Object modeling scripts

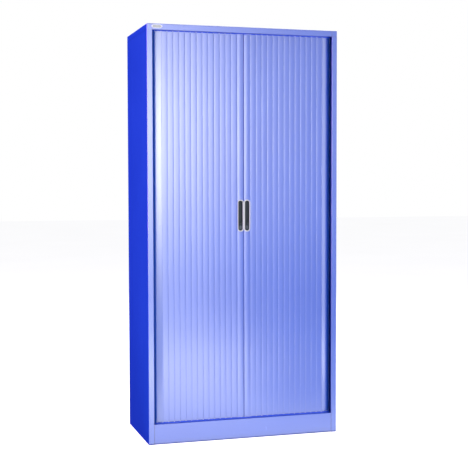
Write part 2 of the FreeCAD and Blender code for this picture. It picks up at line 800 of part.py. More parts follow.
def lock_barrel():
    """Barrel with a key slot, and the spindle behind it that turns the cam."""
    body = new_body("lock_barrel")
    step = "seat_line + cup_depth - (barrel_face)"
    end = "cam_face + cam_gauge - (barrel_face)"
    nose = "cup_wall / 2"
    corners = [
        ("0", "0"), (f"barrel_radius - {nose}", "0"), ("barrel_radius", nose), ("barrel_radius", step),
        ("spindle_radius", step), ("spindle_radius", end), ("0", end),
    ]
    turned(body, corners)
    slot = box_corners("-keyway_wide / 2", "-keyway_tall / 2", "keyway_wide / 2", "keyway_tall / 2")
    cut(body, "XY_Plane", "0", "keyway_depth", [(slot, None)], reverse=True)
    return facing_back(body, "handle_centre", "barrel_face", "lock_height")


def lock_blank():
    """The plain plug that fills the same hole on the door without a lock."""
    body = new_body("left_lock_blank")
    end = "seat_line + cup_depth - (barrel_face)"
    nose = "cup_wall / 2"
    turned(body, [("0", "0"), (f"barrel_radius - {nose}", "0"), ("barrel_radius", nose),
                  ("barrel_radius", end), ("0", end)])
    return facing_back(body, "-handle_centre", "barrel_face", "lock_height")


def lock_cam():
    """The cam, upright while unlocked; its hook turns down over the stud of the other door."""
    body = new_body("lock_cam")
    left, right = "handle_centre - cam_arm", "handle_centre + cam_arm"
    root = "lock_height + pow(pow(cam_hub; 2) - pow(cam_arm; 2); 0.5)"
    hook = "lock_height + stud_reach"
    tip = f"{hook} + cam_tip"
    bevel = "cam_gauge"
    mouth = "stud_radius + stud_play"
    corners = [
        (right, root), (right, f"{tip} - {bevel}"), (f"{right} - {bevel}", tip), (f"{left} + {bevel}", tip),
        (left, f"{tip} - {bevel}"), (left, f"{hook} + {mouth}"), ("handle_centre", f"{hook} + {mouth}"),
        (f"handle_centre + {mouth}", hook), ("handle_centre", f"{hook} - ({mouth})"),
        (left, f"{hook} - ({mouth})"), (left, root),
    ]
    arcs = {6: (mouth, -1, False), 7: (mouth, -1, False), 10: ("cam_hub", 1, True)}
    prism(body, "XZ_Plane", "-cam_face - cam_gauge", "cam_gauge", corners, arcs)
    hole = ("handle_centre", "lock_height", "spindle_radius + barrel_play")
    cut(body, "XZ_Plane", "-cam_face", "cam_gauge", circles=[hole])
    return body


def cam_screw():
    body = new_body("cam_screw")
    turned(body, [("0", "0"), ("screw_head", "0"), ("screw_head", "screw_rise"),
                  ("screw_head - screw_rise / 2", "screw_rise * 1.5"), ("0", "screw_rise * 1.5")])
    return facing_back(body, "handle_centre", "cam_face + cam_gauge", "lock_height")


def strike_stud():
    """The headed stud behind the left leading stile, in the same hole as the lock's spindle."""
    body = new_body("strike_stud")
    neck = "cam_gap + cam_gauge + head_play"
    shank = "spindle_radius + spindle_play - barrel_play"
    corners = [
        ("0", "-leading_wall"), (shank, "-leading_wall"), (shank, "0"), ("stud_radius", "0"),
        ("stud_radius", neck), ("stud_head", neck), ("stud_head", f"{neck} + head_play * 2"),
        ("0", f"{neck} + head_play * 2"),
    ]
    turned(body, corners)
    return facing_back(body, "-handle_centre", "leading_rear", "lock_height")


# Inside fittings

def shelf(number):
    """An adjustable shelf with hemmed front and back edges, at the slots nearest its even spacing."""
    level = f"{shelf_level(number)} - gauge / 2"
    foot = f"{shelf_level(number)} - shelf_lip + gauge / 2"
    near = "front + shelf_front + gauge / 2"
    far = "depth / 2 - shelf_back - gauge / 2"
    path = [(f"{near} + shelf_return", foot), (near, foot), (near, level), (far, level), (far, foot),
            (f"{far} - shelf_return", foot)]
    return across_panel(f"shelf_{number}", path, "liner_inner - shelf_play")


def shelf_level(number):
    row = f"round((shelf_step * {number} - slot_start) / slot_pitch)"
    return f"base_top + slot_start + slot_pitch * {row} + slot_tall / 2"


def shelf_clip():
    """A folded clip for the right-hand liner, its arm's top at the origin's height."""
    body = new_body("shelf_clip")
    leg = "liner_inner - clip_gauge"
    tail = "liner_inner + gauge + clip_tail"
    corners = [
        ("liner_inner - clip_arm", "-clip_gauge"), (leg, "-clip_gauge"), (leg, "-clip_gauge - clip_leg"),
        ("liner_inner", "-clip_gauge - clip_leg"), ("liner_inner", "-clip_gauge"), (tail, "-clip_gauge"),
        (tail, "0"), ("liner_inner - clip_arm", "0"),
    ]
    prism(body, "XZ_Plane", "-clip_wide / 2", "clip_wide", corners)
    return body


def clip_places():
    """A clip at each column of slots under each shelf, on both sides."""
    over = FreeCAD.Rotation(UPRIGHT, 180)
    places = []
    for number in range(1, count("shelf_count") + 1):
        z = measure(f"{shelf_level(number)} - gauge")
        for y in (measure("front + slot_front"), measure("depth / 2 - slot_back")):
            places.append(at(0, y, z))
            places.append(FreeCAD.Placement(Vector(0, y, z), over))
    return places


def levelling_foot(label, side, end):
    body = new_body(label)
    rim = "foot_lift + foot_thickness / 2"
    shoulder = "foot_lift + foot_thickness"
    head = "base_top - stem_top"
    corners = [
        ("0", "foot_lift"), ("foot_radius - foot_lift", "foot_lift"), ("foot_radius", "foot_lift * 2"),
        ("foot_radius", rim), ("stem_radius * 1.5", shoulder), ("stem_radius", shoulder),
        ("stem_radius", head), ("0", head),
    ]
    turned(body, corners)
    place(body, f"{side} * foot_x", f"{end} * foot_y")
    return body


def foot_bush():
    """A threaded bush whose flange is welded under the cupboard floor."""
    body = new_body("foot_bush")
    top = "base_top - gauge"
    low = f"{top} - bush_length"
    bore = "stem_radius + stem_play"
    turned(body, [(bore, low), ("bush_radius", low), ("bush_radius", f"{top} - gauge * 2"),
                  ("bush_flange", f"{top} - gauge * 2"), ("bush_flange", top), (bore, top)])
    return body


def back_rivet():
    """The low head of a rivet that holds the back panel to a liner."""
    body = new_body("back_rivet")
    turned(body, [("0", "0"), ("rivet_radius", "0"), ("rivet_radius / 2", "rivet_rise"), ("0", "rivet_rise")])
    return facing_back(body, "0", "back_inner + gauge", "0")


def rivet_places():
    rows = count("rivet_rows")
    low, high = measure("base_top + rivet_end"), measure("top_under - rivet_end")
    reach = measure("liner_line - liner_flange / 2")
    step = (high - low) / (rows - 1)
    return [at(side * reach, 0, low + step * i) for side in (-1, 1) for i in range(rows)]


# Assembly

def build():
    """Makes every sub-part and returns those that are kept as nodes."""
    left_side = side_panel()
    right_liner = liner()
    lower_right = lower_track()
    lower_left = mirrored("bottom_left_track", lower_right)
    middle = "(base_top + top_under) / 2"
    doc.recompute()
    nodes = [
        left_side, mirrored("right_side_panel", left_side), back_panel(), top_cap(), top_panel(),
        base_panel(), plinth(), right_liner, mirrored("left_liner", right_liner),
        lower_right, lower_left,
        mirrored("top_right_track", lower_right, "Z", middle),
        mirrored("top_left_track", lower_left, "Z", middle),
    ]
    nodes += [shelf(number) for number in range(1, count("shelf_count") + 1)]

    stop = track_stop()
    clip = shelf_clip()
    bush = foot_bush()
    rivet = back_rivet()
    feet = [(side, end) for side in (-1, 1) for end in (-1, 1)]
    nodes += [
        copies("track_end_stops", stop, [at()], [middle_plane(), centre_plane()]),
        copies("shelf_clips", clip, clip_places()),
        copies("foot_bushes", bush, [at(side * measure("foot_x"), end * measure("foot_y"))
                                     for side, end in feet]),
        copies("back_rivets", rivet, rivet_places()),
    ]
    for side, side_name in ((-1, "left"), (1, "right")):
        for end, end_name in ((-1, "front"), (1, "back")):
            nodes.append(levelling_foot(f"{end_name}_{side_name}_foot", side, end))

    one_slat = slat()
    one_glide = slat_glide()
    right_slats = copies("right_slats", one_slat, flat_places())
    right_corner = copies("right_corner_slats", one_slat, corner_places())
    right_glides = copies("right_slat_glides", one_glide, flat_places(), [middle_plane()])
    right_corner_glides = copies("right_corner_glides", one_glide, corner_places(), [middle_plane()])
    stile = leading_stile()
    long_glide = stile_glide()
    spots = [at(measure(text), measure("hinge_line"))
             for text in ("glide_long * 0.75", "leading_width - glide_long")]
    stile_glides = copies("right_stile_glides", long_glide, spots, [middle_plane()])
    strip, rim, cup = meeting_strip(), handle_rim(), handle_cup()
    for piece in (right_slats, right_corner, right_glides, right_corner_glides, stile, stile_glides,
                  strip, rim, cup):
        nodes.append(piece)
        nodes.append(mirrored(piece.Label.replace("right", "left"), piece))
    nodes += [lock_barrel(), lock_cam(), cam_screw(), lock_blank(), strike_stud()]
    return nodes


def check(nodes):
    """Stops when an object failed or a node has no sound shape."""
    for item in doc.Objects:
        if "Invalid" in item.State or "Error" in item.State:
            raise RuntimeError(f"{item.Label} failed: {item.State}")
    for node in nodes:
        if node.Shape.isNull() or not node.Shape.isValid() or not node.Shape.Solids:
            raise RuntimeError(f"{node.Label} has no sound shape")


nodes = build()
doc.recompute()
check(nodes)
os.makedirs("parts", exist_ok=True)
for node in nodes:
    node.Shape.exportStep(f"parts/{node.Label}.step")
    box = node.Shape.BoundBox
    print(f"{node.Label}: {len(node.Shape.Solids)} solids, {box.XLength:.1f} x {box.YLength:.1f} x {box.ZLength:.1f} mm")
print(f"{len(nodes)} nodes, door travel {measure('travel'):.2f} mm, slat pitch {measure('slat_pitch'):.3f} mm")
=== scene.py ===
import json
import math
import random

import bpy
from mathutils import Matrix, Vector


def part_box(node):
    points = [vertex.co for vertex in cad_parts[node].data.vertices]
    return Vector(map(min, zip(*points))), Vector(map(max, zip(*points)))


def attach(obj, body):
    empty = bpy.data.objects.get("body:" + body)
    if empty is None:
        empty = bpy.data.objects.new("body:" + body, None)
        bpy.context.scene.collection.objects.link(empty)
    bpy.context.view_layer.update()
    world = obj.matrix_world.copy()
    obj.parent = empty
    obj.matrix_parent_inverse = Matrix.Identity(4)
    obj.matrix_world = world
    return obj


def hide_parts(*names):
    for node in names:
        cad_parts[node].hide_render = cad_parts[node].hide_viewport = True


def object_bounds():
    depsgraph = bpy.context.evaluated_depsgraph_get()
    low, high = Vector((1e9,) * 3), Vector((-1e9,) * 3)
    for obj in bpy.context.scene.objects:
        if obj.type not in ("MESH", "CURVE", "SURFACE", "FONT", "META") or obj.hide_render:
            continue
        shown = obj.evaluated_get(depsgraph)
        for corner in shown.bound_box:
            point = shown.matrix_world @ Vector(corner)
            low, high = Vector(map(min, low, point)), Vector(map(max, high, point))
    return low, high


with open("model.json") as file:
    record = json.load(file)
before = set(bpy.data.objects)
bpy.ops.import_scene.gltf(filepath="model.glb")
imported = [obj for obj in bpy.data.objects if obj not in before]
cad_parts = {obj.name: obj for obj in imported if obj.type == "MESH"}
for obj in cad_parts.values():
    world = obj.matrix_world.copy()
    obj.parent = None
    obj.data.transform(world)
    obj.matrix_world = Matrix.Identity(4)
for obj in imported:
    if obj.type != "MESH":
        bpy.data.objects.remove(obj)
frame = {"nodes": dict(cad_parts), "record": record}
cad_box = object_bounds()

NODES = frame["nodes"]

# Sizes that the slats share with the tracks, in metres
SIDE_CHANNEL = 0.4409
FIRST_HINGE = 0.034
FLAT_SLATS = 13
CORNER_SLATS = 3
GAUGE = 0.001
CROWN = 0.0008
FACE_CROWN = 0.00024
EDGE_ROLL = 0.00014
LEAN = 0.6
BEAD = 0.002
BEAD_ROOM = 0.0004
SOCKET_TIP = 5
SOCKET_MOUTH = 115
SOCKET_ROOT = 150
DOOR_RECESS = 0.014

HALF_TURN = math.radians(45 / CORNER_SLATS)
PITCH = (SIDE_CHANNEL - FIRST_HINGE) / (FLAT_SLATS + 0.5 / math.sin(HALF_TURN))
CORNER_RADIUS = PITCH * 0.5 / math.sin(HALF_TURN)
CORNER_START = FIRST_HINGE + FLAT_SLATS * PITCH
SOCKET_BORE = BEAD + BEAD_ROOM
SOCKET_SKIN = SOCKET_BORE + GAUGE
SHOULDER = SOCKET_SKIN * math.sin(math.radians(SOCKET_MOUTH))
FRONT = cad_box[0].y
HINGE_LINE = FRONT + DOOR_RECESS + SHOULDER + CROWN


# Shader maths

class Value:
    """A number on its way through a material, so that shader maths reads as plain sums."""

    def __init__(self, finish, socket):
        self.finish = finish
        self.socket = socket

    def math(self, operation, *operands, clamp=False):
        settings = {"operation": operation, "use_clamp": clamp}
        node = self.finish.node("ShaderNodeMath", settings, dict(enumerate(operands)))
        return Value(self.finish, node.outputs[0])

    def __add__(self, other):
        return self.math("ADD", self, other)

    def __radd__(self, other):
        return self.math("ADD", other, self)

    def __sub__(self, other):
        return self.math("SUBTRACT", self, other)

    def __mul__(self, other):
        return self.math("MULTIPLY", self, other)

    def __truediv__(self, other):
        return self.math("DIVIDE", self, other)

    def __pow__(self, other):
        return self.math("POWER", self, other)

    def clamped(self):
        return self.math("ADD", self, 0.0, clamp=True)

    def absolute(self):
        return self.math("ABSOLUTE", self)

    def sine(self):
        return self.math("SINE", self)

    def ramp(self, low, high):
        """0 below low and 1 above high, with a soft step between; low may be the larger."""
        settings = {"interpolation_type": "SMOOTHSTEP"}
        places = {"Value": self, "From Min": low, "From Max": high}
        node = self.finish.node("ShaderNodeMapRange", settings, places)
        return Value(self.finish, node.outputs[0])


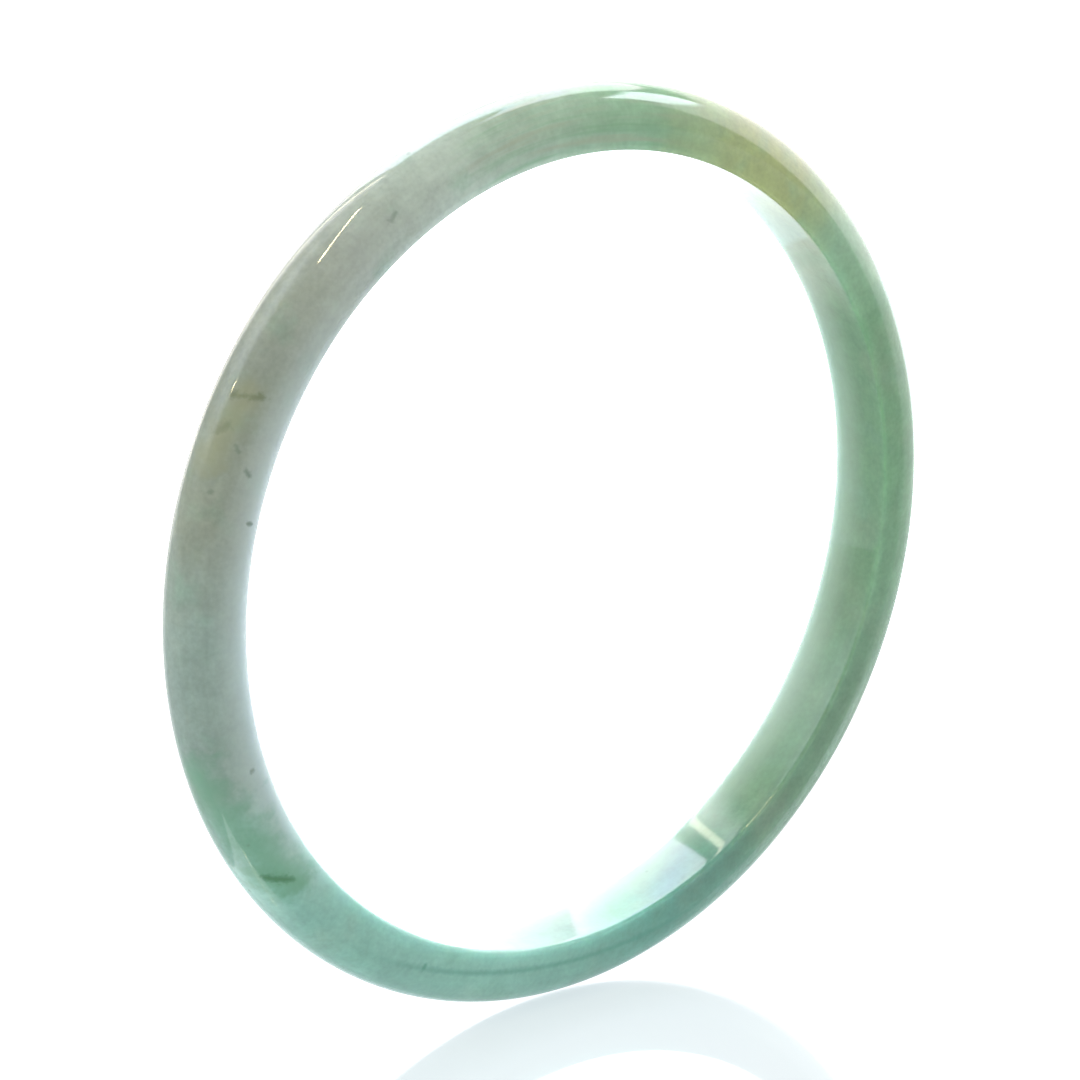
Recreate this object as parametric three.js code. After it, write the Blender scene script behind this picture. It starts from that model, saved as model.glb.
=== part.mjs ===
// A slim bangle bracelet ground from one piece of jadeite.
//
// Frame: millimetres, +Z up. The bangle stands upright on its rim, with its axis along +Y and its
// centre at the origin. The wrist passes through along Y.
//
// The cross-section is a D: a straight inner wall that touches the wrist, two narrow flat side
// lands, and a dome outside. Everything is polished, so the inner edges are only slightly rounded.

import * as THREE from 'three';

// ---- Driving dimensions, in millimetres ----

const INNER_DIAMETER = 58.0;   // the wrist hole, the size a bangle is sold by
const WALL_THICKNESS = 4.5;    // from the inner wall to the crown of the dome
const BAND_WIDTH = 5.5;        // along the axis, between the two side lands
const INNER_EDGE_ROUND = 0.25; // radius between the inner wall and each side land
const SIDE_LAND_HEIGHT = 0.75; // radial height of the flat side land
const DOME_FULLNESS = 2.2;     // superellipse exponent: 2 is an ellipse, more is squarer

// ---- Facets ----

const FACETS_AROUND = 144;     // round the ring
const DOME_FACETS = 30;        // across the dome, from one side land to the other
const EDGE_FACETS = 4;         // across each rounded inner edge

// ---- Appearance ----

const JADE_COLOUR = 0x8fb09c;  // pale grey-green
const JADE_ROUGHNESS = 0.12;   // mirror-like hand polish

// ---- Derived dimensions ----

const INNER_RADIUS = INNER_DIAMETER / 2;
const HALF_WIDTH = BAND_WIDTH / 2;
const LAND_START_RADIUS = INNER_RADIUS + INNER_EDGE_ROUND;
const DOME_START_RADIUS = LAND_START_RADIUS + SIDE_LAND_HEIGHT;
const DOME_HEIGHT = INNER_RADIUS + WALL_THICKNESS - DOME_START_RADIUS;

// The rounded inner edge on the -Y side, from the inner wall out to the side land.
function innerEdgeArc() {
  const points = [];
  for (let step = 0; step <= EDGE_FACETS; step += 1) {
    const angle = (Math.PI / 2) * (step / EDGE_FACETS);
    const radius = LAND_START_RADIUS - INNER_EDGE_ROUND * Math.cos(angle);
    const fromMiddle = HALF_WIDTH - INNER_EDGE_ROUND * (1 - Math.sin(angle));
    points.push(new THREE.Vector2(radius, -fromMiddle));
  }
  return points;
}

// The dome, from the side land on -Y over the crown to the side land on +Y. A superellipse: one
// semi-axis is the half width of the band and the other the height of the dome above the lands.
function domeArc() {
  const points = [];
  const power = 2 / DOME_FULLNESS;
  for (let step = 0; step <= DOME_FACETS; step += 1) {
    const angle = Math.PI * (step / DOME_FACETS);
    const across = -Math.cos(angle);
    const above = Math.abs(Math.sin(angle));
    const axial = HALF_WIDTH * Math.sign(across) * Math.abs(across) ** power;
    const radius = DOME_START_RADIUS + DOME_HEIGHT * above ** power;
    points.push(new THREE.Vector2(radius, axial));
  }
  return points;
}

// The same points on the +Y side, in reverse, so that the outline keeps running one way.
function mirrored(points) {
  return points.map((point) => new THREE.Vector2(point.x, -point.y)).reverse();
}

// The closed D outline of the band, as (radius, position along the axis).
function sectionOutline() {
  const edge = innerEdgeArc();
  const outline = [...edge, ...domeArc(), ...mirrored(edge)];
  outline.push(edge[0].clone());
  return outline;
}

// The stone itself: the D outline spun once round the Y axis.
function bangleRing() {
  const geometry = new THREE.LatheGeometry(sectionOutline(), FACETS_AROUND);
  const material = new THREE.MeshStandardMaterial({
    color: JADE_COLOUR,
    roughness: JADE_ROUGHNESS,
    metalness: 0,
  });
  material.name = 'jade';
  const mesh = new THREE.Mesh(geometry, material);
  mesh.name = 'bangle_ring';
  return mesh;
}

const group = new THREE.Group();
group.name = 'bangle_bracelet';
group.add(bangleRing());

export default group;
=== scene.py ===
"""Looks, light and camera for the jadeite bangle bracelet.

Everything is in metres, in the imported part's own frame: the bangle stands upright on its rim,
its axis along +Y, its centre at the origin and +Z up. Angles round the ring are in degrees from
+X, turning towards +Z.
"""

import math

import bpy
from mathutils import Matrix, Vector, noise


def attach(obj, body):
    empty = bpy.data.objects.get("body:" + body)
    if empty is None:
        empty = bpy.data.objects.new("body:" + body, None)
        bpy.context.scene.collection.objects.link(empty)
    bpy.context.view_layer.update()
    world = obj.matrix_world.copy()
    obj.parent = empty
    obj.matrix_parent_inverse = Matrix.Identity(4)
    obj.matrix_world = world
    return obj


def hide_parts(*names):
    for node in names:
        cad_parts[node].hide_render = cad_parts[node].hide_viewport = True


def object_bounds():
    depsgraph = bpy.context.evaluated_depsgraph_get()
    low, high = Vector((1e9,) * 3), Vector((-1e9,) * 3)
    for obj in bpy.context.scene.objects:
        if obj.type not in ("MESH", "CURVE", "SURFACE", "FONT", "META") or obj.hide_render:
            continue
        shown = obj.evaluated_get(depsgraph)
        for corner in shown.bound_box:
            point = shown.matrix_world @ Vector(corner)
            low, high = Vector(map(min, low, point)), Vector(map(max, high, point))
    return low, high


MM = 0.001

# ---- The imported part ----

BODY = "root"
NODE = "bangle_ring"

# ---- Band section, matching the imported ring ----

WALL_THICKNESS = 4.5 * MM
INNER_EDGE_ROUND = 0.25 * MM
SIDE_LAND_HEIGHT = 0.75 * MM
DOME_FULLNESS = 2.2
WALL_CROWN = 0.05 * MM         # polishing leaves the wrist side a hair proud in the middle

# ---- Mesh fineness ----

STEPS_AROUND = 480
DOME_STEPS = 56
EDGE_STEPS = 5
LAND_STEPS = 2
WALL_STEPS = 16

# ---- Hand polish: the band is never perfectly even ----

POLISH_WAVE = 0.012 * MM       # how far the surface strays
POLISH_WAVELENGTH = 6.0 * MM   # over what distance

# ---- Camera ----

CAMERA_AZIMUTH = -39.1         # degrees, 0 looks along +Y
CAMERA_ELEVATION = 18.1
CAMERA_DISTANCE = 0.4188
AIM_RIGHT = -0.00108           # the aim point, seen from the camera
AIM_UP = 0.00046
SENSOR_WIDTH = 36.0            # millimetres
FOCAL_LENGTH = 197.4           # millimetres
NEAREST_SEEN = 0.01
FARTHEST_SEEN = 20

# ---- Jade: colours are linear ----

JADE_ROUGHNESS = 0.04
JADE_INDEX = 1.66
GLOW_DEPTH = 3.5 * MM          # how far light wanders inside the stone
GLOW_TINT = (0.85, 0.85, 1.0)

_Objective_
Of the lines above, extract only those from the line with "Recreate this object" to the line with "Driving dimensions, in", both included, exactly as written.

_Solution for this task_
Recreate this object as parametric three.js code. After it, write the Blender scene script behind this picture. It starts from that model, saved as model.glb.
=== part.mjs ===
// A slim bangle bracelet ground from one piece of jadeite.
//
// Frame: millimetres, +Z up. The bangle stands upright on its rim, with its axis along +Y and its
// centre at the origin. The wrist passes through along Y.
//
// The cross-section is a D: a straight inner wall that touches the wrist, two narrow flat side
// lands, and a dome outside. Everything is polished, so the inner edges are only slightly rounded.

import * as THREE from 'three';

// ---- Driving dimensions, in millimetres ----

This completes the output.